For Jameal, collaboration between scientists and engineers was a defining insight. Data from pilot trials are submitted to the ISA DeepData database, contributing to collective knowledge that informs regulatory development and environmental standards. Sustainable engineering, he argues, cannot be developed in isolation.
Allake stresses the importance of capacity-building for developing states. Expertise and infrastructure in deep-sea engineering are concentrated in relatively few countries. International training programmes help reduce knowledge gaps and mitigate the risk of brain drain by fostering long-term professional networks.
“As professionals from developing countries, we bring resilience and perspective,” she says. “Inclusive participation is essential for equitable ocean governance.”

Looking ahead, both see interdisciplinary fluency as the most critical skill for the next generation. Future deep-sea engineers must combine strong foundations in marine systems and materials science with digital literacy, systems thinking and environmental awareness. They must be comfortable navigating the intersection of science, engineering and policy.
Jameal encourages young engineers, particularly women and those from developing countries, not to see limited access as a limit to potential. “Confidence, curiosity and persistence are powerful equalizers,” he says. “The sector is evolving towards greater international cooperation. Diverse perspectives are not optional. They are necessary.”

For Allake, success is measured not only by technical achievement but also by impact across professional, national and global dimensions. It means contributing to evidence-based dialogue, supporting sustainable resource management and ensuring that developing states are active participants in decision-making forums.
As World Engineering Day 2026 highlights innovation and digitalization, the work of engineers like Jameal Magno and Allake Yasminan Maguidi illustrates how “smart engineering” operates in practice. In the deep ocean, innovation is inseparable from responsibility. Sensors, data systems and digital models are not merely tools of efficiency. They are instruments of stewardship.

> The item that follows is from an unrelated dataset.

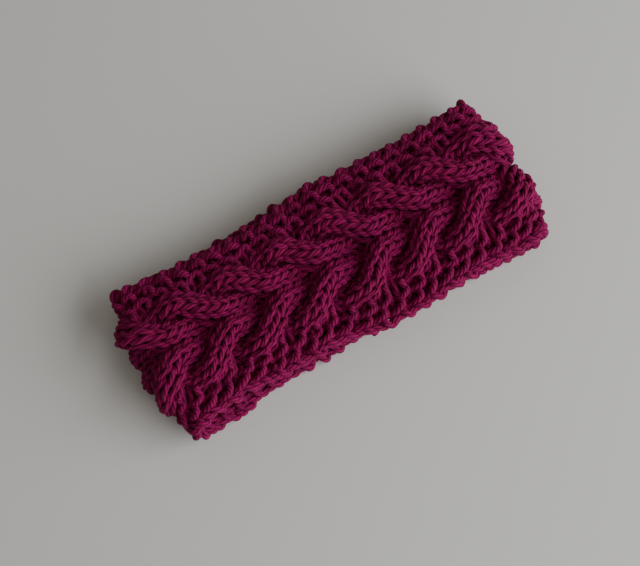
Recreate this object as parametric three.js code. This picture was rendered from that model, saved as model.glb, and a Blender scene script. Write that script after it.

For the ISA, whose mandate is to manage resources of the Area for the benefit of humankind, engineering excellence is a prerequisite for credible governance. Without rigorous data, adaptive design and inclusive capacity-building, regulatory frameworks cannot be safely implemented.
On 4 March 2026, as engineers gather globally, including at the flagship celebration in Jakarta, their work stresses a simple truth. The future of sustainable ocean management will be shaped not only by policy debates but by the integrity of engineering systems and the values embedded within them.
In the deep sea, smart engineering is more than innovation. It is the bridge between technology, transparency and the shared responsibility to safeguard the common heritage of humankind.
About ISA
ISA is an autonomous intergovernmental organization mandated by the United Nations Convention on the Law of the Sea to manage the mineral resources of the seabed beyond national jurisdiction for the shared benefit of humankind. ISA is committed to ensuring that all economic activities in the deep seabed, including mining, are regulated and responsibly managed using the best available scientific evidence for the benefit of all humankind.